Washington, D.C. 20530                                            Washington, D.C. 20520
Dear Attorney General Sessions and Secretary Tillerson:
On June 26, 2017, the Supreme Court called for the views of the Solicitor General in Sokolow v. PLO, No. 16-1071, a case concerning the Anti-Terrorism Act of 1992 (“ATA”) that is currently on petition for a writ of certiorari to the United States Court of Appeals for the Second Circuit.  We write to strongly urge the Administration to avoid any unnecessary delay and respond as soon as possible to the Court’s request for views in this important matter.
Passed largely in response to the Palestine Liberation Organization’s 1985 murder of U.S. citizen Leon Klinghoffer aboard an Italian cruise ship, the ATA provides that perpetrators or supporters of international terrorism may be brought to justice in U.S. courts for injuring U.S. citizens regardless of where the injuries occurred.  To accomplish this, the ATA provides for extraterritorial jurisdiction over terrorist acts abroad against Americans.  As you know, both the State Department and Justice Department supported the enactment of the ATA.   
In Sokolow, the ATA worked just as Congress intended:  American victims secured a unanimous verdict against the PLO and Palestinian Authority (“PA”), whom the jury found liable for perpetrating and materially supporting acts of international terrorism abroad against U.S. citizens.  The Court of Appeals for the Second Circuit, however, vacated the jury’s decision, holding that the PLO and PA were protected from U.S. courts’ exercise of jurisdiction because the terror attacks “were not sufficiently connected to the United States.”
Ironically, the Second Circuit’s decision throwing out the verdict for lack of jurisdiction is precisely the result that the ATA was enacted to avoid.  If left to stand, the decision casts severe doubt on the continued ability of other American victims of international terrorist attacks to obtain some semblance of justice in our nation’s courts against the perpetrators, and undermines a key counterterrorism tool that was deliberately crafted by Congress with the support and assistance of your Departments.  

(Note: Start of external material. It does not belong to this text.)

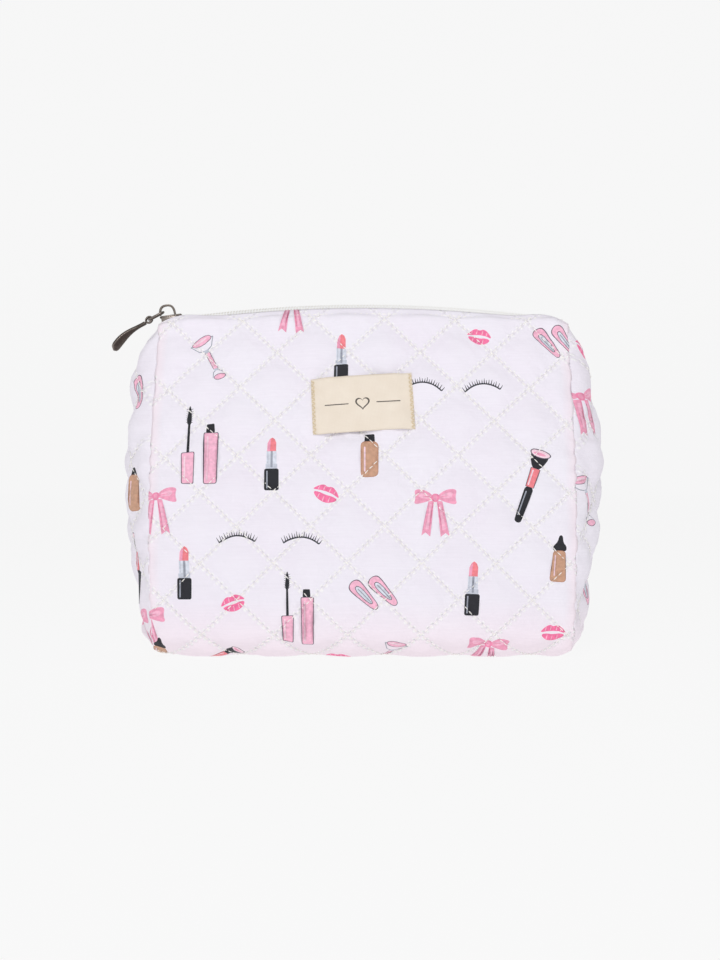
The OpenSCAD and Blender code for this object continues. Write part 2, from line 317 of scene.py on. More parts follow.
@dataclass
class BagForm:
    """Shape of the bag: where every point of its flat cloth lies.

    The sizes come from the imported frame; what the frame can't hold, such as how the cloth
    rolls in at a seam, is set here.
    """

    half_w: float
    half_d: float
    corner_r: float
    tape_y: float
    tape_z: float
    arch_r: float
    fold_y: float = 12.0
    fold_z: float = 173.0
    belly: float = 1.6
    fold_share: float = 0.4
    seam_roll: float = 2.6
    seam_reach: float = 4.2
    crown: float = 2.2
    bulge: float = 16.0
    foot_share: float = 0.993
    swell: float = 0.021
    swell_height: float = 170
    sway: float = 0.55
    seam_allowance: float = 6.0
    profile_step: float = 0.5
    profile: Array = field(init=False)
    edge: Array = field(init=False)

    @classmethod
    def from_frame(cls, frame: dict) -> BagForm:
        """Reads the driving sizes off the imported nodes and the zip's own axis.

        Args:
            frame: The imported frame.

        Returns:
            The form.
        """
        _, base_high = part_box("base_cover")
        _, back_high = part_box("back_cover")
        _, tape_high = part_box("back_zip_tape")
        travel = next(j for j in frame["joints"] if j["name"] == "zip_travel")
        hinge = next(j for j in frame["joints"] if j["name"] == "back_mouth")
        return cls(
            half_w=base_high.x / MM,
            half_d=hinge["pos_m"][1] / MM,
            corner_r=hinge["pos_m"][2] / MM,
            tape_y=tape_high.y / MM,
            tape_z=back_high.z / MM,
            arch_r=(tape_high.z - travel["pos_m"][2]) / MM,
        )

    def __post_init__(self) -> None:
        """Works out the profile from the bottom's middle to the tape, and the seam edge."""
        flat = np.linspace(0, self.half_d - self.corner_r, 40)
        turn = np.linspace(0, math.pi / 2, 30)[1:]
        t = np.linspace(0, 1, 160)[1:]
        rise = self.fold_z - self.corner_r
        lip = np.linspace(0, 1, 12)[1:]
        depth = np.concatenate([
            flat,
            flat[-1] + self.corner_r * np.sin(turn),
            self.fold_y + (self.half_d - self.fold_y) * (1 - t**self.belly),
            self.fold_y + (self.tape_y - self.fold_y) * lip,
        ])
        height = np.concatenate([
            0 * flat,
            self.corner_r * (1 - np.cos(turn)),
            self.corner_r + rise * t,
            self.fold_z + (self.tape_z - self.fold_z) * lip,
        ])
        share = np.concatenate([
            0 * flat, 0 * turn, self.fold_share * t, self.fold_share + (1 - self.fold_share) * lip,
        ])
        length = np.concatenate([[0], np.cumsum(np.hypot(np.diff(depth), np.diff(height)))])
        even = np.arange(0, length[-1], self.profile_step)
        rows = [np.interp(even, length, column) for column in (depth, height, share)]
        kernel = np.exp(-np.linspace(-2, 2, 9) ** 2)
        kernel /= kernel.sum()
        for row in rows[:2]:
            row[4:-4] = np.convolve(row, kernel, "valid")
        normal = np.stack([np.gradient(rows[1]), -np.gradient(rows[0])])
        normal /= np.linalg.norm(normal, axis=0)
        self.profile = np.stack([even, *rows, *normal])
        self.length = float(even[-1])
        v = np.arange(self.half_d - self.corner_r, self.length - self.seam_allowance, self.profile_step)
        self.edge = self.panel_base(np.full_like(v, self.half_w), v)

    def drop(self, x: Array) -> Array:
        """How far the zip's arch is below its middle at x."""
        return self.arch_r - np.sqrt(self.arch_r**2 - x**2)

    def v_at_height(self, z: float) -> float:
        """Place along the cloth of the front at a height above the floor."""
        start = int(self.half_d)
        return float(np.interp(z, self.profile[2][start:], self.profile[0][start:]))

    def panel_base(self, u: Array, v: Array) -> Array:
        """Where the outside of the wrapped panel would lie without its quilting.

        Args:
            u: Places across the cloth.
            v: Places along the cloth, positive on the front.

        Returns:
            Points in space, one row each.
        """
        along = np.abs(v)
        depth, height, share, ny, nz = (np.interp(along, self.profile[0], row) for row in self.profile[1:])
        wall = np.clip(height / self.fold_z, 0, 1)
        wide = np.sin(math.pi * np.clip(height / self.swell_height, 0, 1))
        x = u * (self.foot_share + self.swell * wide)
        out = self.crown * (1 - (u / self.half_w) ** 2) * np.sin(math.pi * wall)
        out = out - self.seam_roll * np.exp(-(self.half_w - np.abs(u)) / self.seam_reach)
        sway = np.sin(u / 31 + 1.3 + v / 90) * np.sin(v / 37 + 0.4) + 0.6 * np.sin(u / 17 - v / 23)
        out = out + self.sway * sway * np.clip(height / 40, 0, 1) * np.clip((self.length - along) / 20, 0, 1)
        y = (depth + ny * out) * -np.sign(v + 1e-9)
        z = height + nz * out - share * self.drop(x)
        return np.stack([x, y, z], axis=1)

    def gusset_base(self, a: Array, b: Array, end: End) -> Array:
        """Where the outside of a gusset would lie without its quilting.

        Args:
            a: Places across the gusset's cloth, 0 in the middle.
            b: Heights on the gusset's cloth.
            end: Which gusset.

        Returns:
            Points in space, one row each.
        """
        half, seam_x = self.gusset_half(b), np.interp(b, self.edge[:, 2], self.edge[:, 0])
        s = np.clip(np.abs(a) / half, 0, 1)
        up = (b - self.gusset_low) / (self.gusset_top - self.gusset_low)
        shape = np.interp(np.clip(up, 0, 1), GUSSET_HEIGHTS, GUSSET_PUFF)
        dome = np.maximum(0, 1 - s**2.4) ** 0.8
        sway = 1 + 0.07 * np.sin(b / 13 + end.value) * np.sin(a / 9 + 2 * end.value) + 0.05 * np.sin(b / 7.3)
        x = seam_x + self.bulge * shape * dome * sway - 0.6
        return np.stack([end.value * x, end.value * a, b], axis=1)

    def gusset_half(self, b: Array) -> Array:
        """Half the width of a gusset's cloth at a height."""
        return np.interp(b, self.edge[:, 2], np.abs(self.edge[:, 1]))

    @property
    def gusset_low(self) -> float:
        """Height of a gusset's lower edge."""
        return float(self.edge[0, 2])

    @property
    def gusset_top(self) -> float:
        """Height of a gusset's upper edge."""
        return float(self.edge[-1, 2])

    def arch_point(self, x: Array, y: Array, lift: float) -> Array:
        """Points on the zip's arch, a lift above the top of the tape.

        Args:
            x: Places across the bag.
            y: Place in depth.
            lift: Height above the top of the tape.

        Returns:
            Points in space, one row each.
        """
        radius = self.arch_r + lift
        top = self.tape_z - 0.2
        return np.stack([x, y, top - self.arch_r + np.sqrt(radius**2 - x**2)], axis=1)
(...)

The Sokolow plaintiffs have since filed a petition for certiorari, and amicus briefs were promptly filed in support thereof by the House of Representatives and a bipartisan group of twenty-three United States senators.  It has now been over three months, however, since the Court requested the views of the United States, with little indication at this time that such views will soon be provided to the Court. 
The case is now in its fourteenth year.  One of the plaintiffs—the father of a boy killed in a bombing at the Frank Sinatra International Student Center in Jerusalem—has already died without seeing the case finalized.  Justice for American victims of international terrorism should not be delayed any longer. 
Accordingly, we urge the Administration to demonstrate its resolve to combat international terrorism and put American victims first by avoiding any unnecessary delay and responding as soon as possible to the Supreme Court’s request for the views of the United States in this matter.